Although Inglis had “no difficulty” accepting the proposition that interpreting the clause in the way it was advanced by the defendant would have an impact financially and operationally she did not believe it materially assisted in the interpretation of the wording of 10.1.1.
During its evidence, she said TVNZ told the court that E tū had never raised the clause during previous change processes.
This, again, was not persuasive and the judge said it was relatively vague and she did not accept that this evidence was “materially helpful”.
On the question of whether the clause was breached, Ingles said the simple answer was yes.
“As at 16 November 2023 TVNZ understood that it had to find very significant savings (in the order of $10m). It did not advise staff of this, provide relevant information and activate the participatory process required under cl 10.1.1.”
Ingles said the broadcaster did not engage with staff for the simple reason, as expressed by news and current affairs executive editor Phil O’Sullivan, “we don’t make these decisions in the open”.
E tū negotiation specialist Michael Wood said the ruling means the redundancy process for those staff who are still with TVNZ “cannot proceed” and TVNZ is required to redo the process with staff before it makes any changes.
“It also means that those staff who have been made redundant and have left the company now have a very strong case to take significant personal grievances against the company.”
Wood told Newstalk ZB’s Heather du Plessis-Allan the potential “big sums” TVNZ could face in personal grievances were on top of the legal expenses the broadcaster had already racked up.
“If they had have sat down with staff properly at the beginning, they would have saved themselves a lot of grief and would be in a much better place.”
The arguments
During the case, Paul Wicks, KC, representing TVNZ, submitted the clause had not been breached.
That was because, he said, TVNZ had supported the active participation of staff in workplace change through its 2023 Te Paerangi programme and subsequently when it became clear that television shows needed to end.
The Te Paerangi programme was a form of staff consultation to discuss falling revenue and the need to cut costs.
While TVNZ argued the programme, and its Ideas Week initiative, helped meet its obligations of consulting staff, the union said Te Paerangi was a general programme and there had been no specific proposal to staff to cut costs.
During the second day of the hearing, former acting chief executive and current chief operating officer Brent McAnulty said senior leaders knew before Christmas the broadcaster needed to reduce employee costs by $10 million but held off telling staff as it would have had a “catastrophic” impact.
As well as creating concern for staff, he said, raising the figure last year would have affected market confidence.
McAnulty told the court the broadcaster waited to progress any proposals until TVNZ received its second quarter financial results.
“We all hoped our revenue position would change for the better.”
This did not eventuate and he said the downturn, which began in February 2023, had worsened by the end of the year.

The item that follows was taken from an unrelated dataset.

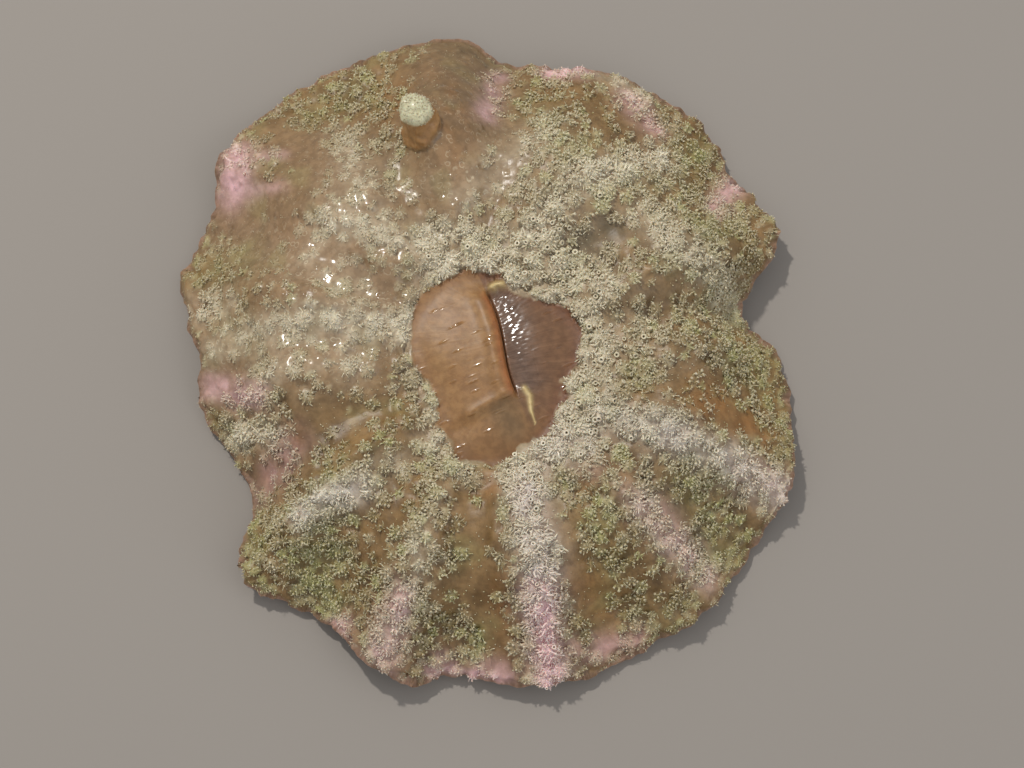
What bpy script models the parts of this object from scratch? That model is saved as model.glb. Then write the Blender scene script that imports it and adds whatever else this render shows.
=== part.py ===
"""A carpet sea anemone, life size: a wide folded disc of flesh on a short column.

The disc lies open like a draped cloth. Its bare middle holds the slit of a mouth, and the
rest, which short tentacles cover in life, hangs in eleven lobes whose rims reach down to
the ground. The solids follow the tips of the tentacles. Metres, +Z up, the ground at z = 0.
"""
import bpy
from math import atan2, cos, degrees, hypot, pi, radians, sin, sqrt

MM = 0.001
GAP = 0.3 * MM              # between pieces that touch

# Foot and column
FOOT_RADIUS = 23.0 * MM
FOOT_HEIGHT = 2.6 * MM
FOOT_TOE = 0.9 * MM         # rounding of the foot's lower edge
FOOT_TAPER = 0.4 * MM       # how much narrower the foot's top is
WAIST_RADIUS = 20.0 * MM
COLUMN_FLUTES = 12          # soft upright folds of the column's wall
FLUTE_DEPTH = 0.5 * MM
COLLAR_HEIGHT = 9.4 * MM    # where the column meets the disc
COLLAR_RADIUS = 24.0 * MM
COLLAR_FADE = 31.0 * MM     # where the disc's underside has left the collar

# The disc's sheet of flesh and tentacles
CROWN_RADIUS = 27.0 * MM    # the sheet is highest on this circle
CROWN_HEIGHT = 15.6 * MM    # of the middle of its thickness
INNER_DIP = 2.6 * MM        # how far it sinks from the crown to the bare middle
CROWN_THICKNESS = 5.8 * MM
RIM_THICKNESS = 3.6 * MM     # from THIN_FROM outwards
THIN_FROM = 47.0 * MM
LOBES_FROM = 0.9            # share of the bare middle's reach where lobes begin to rise
DRAPE = 2.1                 # exponent of the plain fall from crown to rim
FLARE = 0.62                # share of a fall that levels out again at the rim
FLARE_LOSS = 70.0           # share lost for each metre that a lobe rises
LEAN = (-0.020, 0.030)      # rise per metre towards +X and +Y, as on a sloping bed
SHEET_STEPS = 10            # points of a lobe's section from the bare middle to the rim
RIM_STEPS = 4               # points round the rim
LOBE_STEP = radians(4.0)    # largest turn between two sections of a lobe

# The rim's turning points: angle in degrees, reach from the column's axis, height of the
# sheet's middle at the rim, and rise of the crown there, in mm.
RIM = (
    (4, 45.5, 1.7, 0.4),
    (14, 39.8, 3.6, -2.2),
    (24, 49.5, 6.0, 1.8),
    (33, 50.3, 3.9, 0.4),
    (41, 49.9, 2.2, -1.1),
    (50, 53.1, 3.0, -0.3),
    (58, 52.0, 4.4, 0.8),
    (66, 52.4, 5.9, 1.6),
    (74, 50.7, 6.6, 1.6),
    (82, 50.3, 4.5, -0.7),
    (88, 50.5, 3.0, -2.0),
    (92, 54.0, 3.4, -1.1),
    (97, 54.9, 4.5, 0.9),
    (104, 54.4, 4.8, 1.6),
    (111, 54.9, 3.5, -0.3),
    (119, 55.5, 2.0, -1.2),
    (127, 55.8, 1.6, 0.9),
    (134, 54.7, 4.3, 1.3),
    (141, 54.7, 6.2, 0.8),
    (149, 50.3, 3.8, -1.8),
    (156, 50.4, 2.2, -0.0),
    (163, 50.6, 1.6, 1.8),
    (170, 47.9, 3.5, 0.7),
    (177, 44.7, 5.4, -0.8),
    (186, 45.1, 3.0, 0.6),
    (192, 43.4, 1.9, -0.2),
    (198, 41.7, 1.2, -1.2),
    (210, 42.0, 1.5, -1.8),
    (220, 49.5, 4.8, 1.9),
    (226, 48.7, 3.3, 0.4),
    (233, 46.3, 1.7, -1.7),
    (240, 46.8, 4.5, -0.1),
    (248, 49.1, 6.4, 1.6),
    (256, 49.9, 4.6, 1.4),
    (263, 47.4, 1.5, -1.5),
    (270, 48.3, 3.2, 0.6),
    (280, 49.6, 3.8, 1.5),
    (296, 49.0, 1.5, -1.1),
    (311, 49.9, 4.0, 1.4),
    (325, 48.9, 1.6, -0.8),
    (340, 49.9, 5.6, 2.0),
    (353, 46.8, 2.4, 0.2),
)

# Lobes of the disc, each up to the fold where the next one starts (degrees)
LOBES = (
    ("lobe_east", 14),
    ("lobe_northeast", 46),
    ("lobe_north_bare", 88),
    ("lobe_northwest", 117),
    ("lobe_west_upper", 149),
    ("lobe_west", 177),
    ("lobe_southwest_upper", 207),
    ("lobe_southwest", 234),
    ("lobe_south", 263),
    ("lobe_southeast", 294),
    ("lobe_east_lower", 328),
)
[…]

Simon Mitchell, KC, for E tū, argued there had been a “total failure” on the part of TVNZ to comply with 10.1.1.
Mitchell questioned whether it was fair to state that McAnulty’s position was that decisions regarding how the $10 million would be saved were for leadership at TVNZ.
“It’s what we’re paid to do,” he replied.
To this, Mitchell asked whether he saw any incongruity with the 10.1.1 clause and McAnulty said he did not believe there was.
Mitchell asked McAnulty if the Te Paerangi programme discussed specific redundancies and he said “no”.
The lawyer then referred to TVNZSundaysenior producing director Del Byast’s testimony on Tuesday where he outlined how he was not involved in Te Paerangi but would have been had he known his role was on the line.
Byast broke down in tears as he revealed he and his family came close to buying their first home, shortly before the state broadcaster cancelled the current affairs show.
“I was so confident about Sunday’s place in the newsroom that last year my partner and I were making multiple offers to buy our first home,” he said.
Earlier in the hearing O’Sullivan was asked by Mitchell about a comment he was reported to have made at a Sunday team meeting in February 2024, when staff asked what they needed to do in light of the financial challenges.
“Nothing. Keep doing what you are doing,” O’Sullivan is reported to have said.
O’Sullivan told the court that it sounded like something he would say, placing it in the context that a final decision on whether to propose closing Sunday had not been made.
He said it would have been “brutal” to have raised that prospect at that staff meeting and he “hoped against hope” that the show might still be saved.
A month later, the formal proposal was presented to staff.